Comment se passe cette phase de confrontation ? Si les dépenses ont augmenté cette année relativement à l’année passée, il faut expliquer pourquoi. Si, au contraire, elles ont diminué, il faut en donner les raisons, etc.
Leroux Marcellin : « On peut nous recevoir aujourd’hui, poser des questions, obtenir des réponses, nous rappeler deux ou trois jours encore pour poser les mêmes questions ou d’autres questions sur le même chapitre pour mieux comprendre, pour voir certainement si nous n’allons pas nous contredire. Ou alors, nous revoir pour passer à un autre chapitre. Tout dépend d’eux, aussi longtemps qu’ils ont besoin de nous, nous sommes là. »
Il donne une précision: « Les auditeurs sont des anglophones. En plus, ce ne sont pas toujours les mêmes personnes qui auditent chaque année. Il peut même y avoir parmi eux, des stagiaires. Et c’est vrai qu’on traduit les documents financiers en anglais. Mais ce n’est pas toujours facile pour eux de comprendre le système francophone. Si le contrôle était fait par des francophones, les choses iraient plus vite. Souvent, il y a des clashs parce que sur certaines transactions, les deux parties n’ont pas la même pratique. Et il faut pouvoir les convaincre. Parce qu’il s’agit d’argent.

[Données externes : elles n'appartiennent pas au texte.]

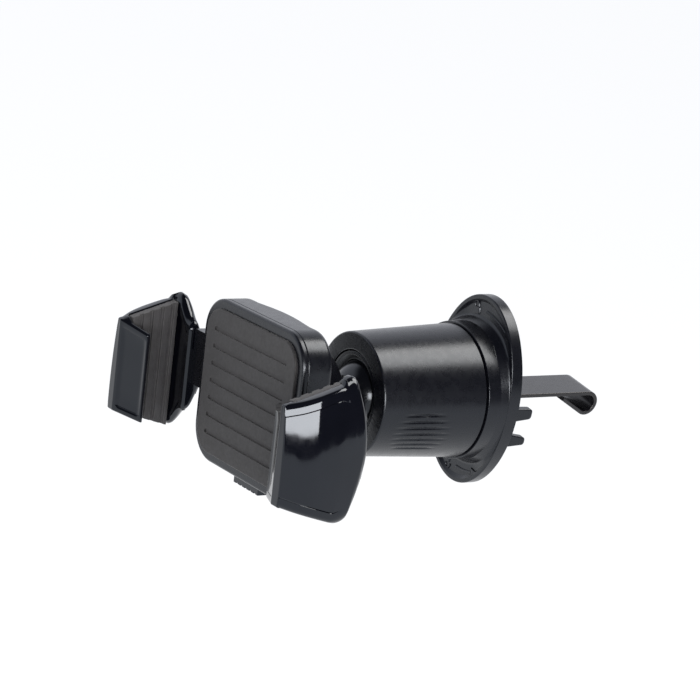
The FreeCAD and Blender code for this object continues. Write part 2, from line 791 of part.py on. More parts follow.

Et le rôle des auditeurs, c’est de voir réellement s’il n’y a pas de détournements ou quelque chose d’anormal. »
Selon l’administrateur Leroux Marcellin, « là où il y a souvent incompréhension, c’est concernant les factures. En Côte d’Ivoire, il y a des commerces qui délivrent des factures en lieu et place des reçus. Donc des factures qui passent partout. Mais arrivé là-bas, les auditeurs peuvent vous dire : chez nous, les factures qui jouent le rôle de reçu, ça n’est pas admis. Il faut un reçu à part entière. Là, il faut leur donner des explications pour qu’ils arrivent à comprendre que les institutions et zones diffèrent. Et qu’il y a des fois où une facture peut être considérée comme un reçu. Mais chez nous, en Côte d’Ivoire, on vous dit qu’il y a des factures proforma qui sont considérées comme des devis et des factures qui jouent le rôle de reçu. Il faut arriver à les rassurer, à les convaincre sur ces détails. »
Les préoccupations des auditeurs sont aussi autres. Comme l’Eglise aide également les déshérités, le contrôle porte sur l’effectivité des opérations annoncées: les maisons construites en leur nom, sont-elles effectivement destinées aux déshérités ? Aux gens en détresse ou alors, aurait-on servi d’autres intérêts par ruse ? Comment ces personnes ont réagi à la réception de ces dons ? Heureuses ? Est-ce qu’on sent qu’il y a eu un soulagement ? Les dons sont-ils arrivés à point nommé ? Ont-ils eu un impact favorable sur les bénéficiaires ? Il faut pouvoir expliquer tout cela avec un dossier bien monté avec des images, des lettres de remerciement de la part des ONG qui reçoivent les dons.
Les dons mêmes ne sont pas le fait de l’Eglise Néo-apostolique. C’est une ONG, Jörn Wolff Fondation, affiliée à l’Eglise, qui fait ces dons mais par le canal de l’Eglise. Parce qu’elle lui fait confiance en tant qu’institution spirituelle. On suppose qu’avec la Maison de Dieu, les dons peuvent être utilisés à bon escient. Et cette ONG est, à son tour, auditée par l’Allemagne, le pays mère qui fournit ces dons. L’Allemagne se rassure si les fonds envoyés en Afrique pour l’humanitaire, n’ont pas servi à financer des actions subversives, des rébellions.
Voilà autant de lignes que les donateurs observent et qui les déterminent à poursuivre ou à arrêter leurs actions humanitaires.
A part cela, les auditeurs vont jusqu’à chercher à savoir pourquoi les dimanches, le nombre de participants au service divin a diminué ou augmenté. Pourquoi certaines communautés sont devenues inactives? Pourquoi les offrandes ont diminué ou augmenté ? Quelle est la motivation pour que les offrandes connaissent une augmentation ? Que s’est-il passé ? Il faut pouvoir expliquer tout changement : positif ou négatif.
Les administrateurs profitent de ces moments pour présenter les besoins de leur mission, les réalités de leur pays. En ce sens que c’est à partir des données recueillies là que les nouveaux budgets se mettent en place.
Voilà un peu l’esprit des audits au sein de l’Eglise Néo-apostolique. « Il n’y a pas de petit dossier. Tout, même les virgules, il faut les défendre. Parce que chez nous, Néo-apostolique, tout est subventionné. » Nous a confié M. Leroux Marcellin.